Today’s landmark decisions on the Defense of Marriage Act, known as DOMA, and Proposition 8 drew not only an army of journalists, but also swarms of same-sex marriage proponents, along with a few supporters of traditional marriage. The Supreme Court voted in a 5-4 decision that DOMA was unconstitutional and voted that Proposition 8 was invalid.

The temperature and humidity were both fairly high, but that didn’t keep gay rights advocates, whose spirits were equally as high, from hanging around outside the court for hours to talk to as many reporters as they could. Much of the media also stayed for hours to talk to them.

Richard Bennett, a federal employee, was one of many excited same-sex marriage advocates wandering the sidewalk in front the court.

“I’m very happy about the DOMA ruling,” Bennett said. “This is going to make a significant difference to me in terms of benefits.”

Bennett echoed the feelings of many in the crowd that it’s a state by state battle now for nation-wide recognition of same-sex marriage.

“It bothers me that every day when I leave my home, I’m married, and when I get to work, I’m not married anymore,” Bennett said.

Barney Frank, the recently retired congressman from Massachusetts, was also on site to talk to reporters. Frank, who is openly gay, was swarmed by journalists armed microphones and notebooks to get his opinion on the decisions.

Many broadcast networks set up camp on the sidewalk just outside of SCOTUS, cutting in and out of live shots on the scene. The interns sprinting back to their respective organizations with the decisions have gotten media attention themselves, courtesy of BuzzFeed.

Interns and veterans alike both sweated it out as they remained in the heat looking for different stories and angles. There were many gay marriage advocates, but FBDC only saw one supporter of traditional marriage who was actively protesting the decision.

His name is Ronald Brock, and he’s a missionary who drives what he calls a “truth truck” around the country to preach Christian ideals. His reaction to the decision, he told FBDC, was, “Supreme Court, you are not God,” which was printed in big letters on a sign he held up.

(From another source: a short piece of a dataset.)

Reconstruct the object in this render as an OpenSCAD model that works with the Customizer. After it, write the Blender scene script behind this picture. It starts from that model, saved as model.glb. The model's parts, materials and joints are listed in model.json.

“The Constitution hasn’t changed, God’s word hasn’t changed, we’ve just lost are moral marbles,” Brock said.

He added that the media coverage of gay rights issues has played a role in the country’s acceptance of same-sex marriage. Acknowledging that he was possibly the only one opposing the SCOTUS decision on DOMA, he said that gay rights advocates take action, while traditional marriage supporters are only willing to talk and not take action.

Brock was certainly doing a lot of talking to reporters, as most were making sure to get quotes from both sides of the argument, as he held his sign.

The Gay Men’s Chorus of Washington D.C. was also present, and very excited. They sang “Make Them Hear You” and the National Anthem in front of the steps of the Supreme Court for a swarm of media. Bob Sheavle, who has been in the chorus for over a decade, said the group has been heavily involved in same-sex marriage advocacy.

“Singing for something as deep as your sexual orientation, it doesn’t get any better than that,” Sheavle said.

By early afternoon, the crowd was starting to thin, as well as some of the media. Many were braving the heat, though, such as Brian Mooar  and his crew from NBC News (shown above), and continuing to cut to a live broadcast or talk to what was left of the crowd.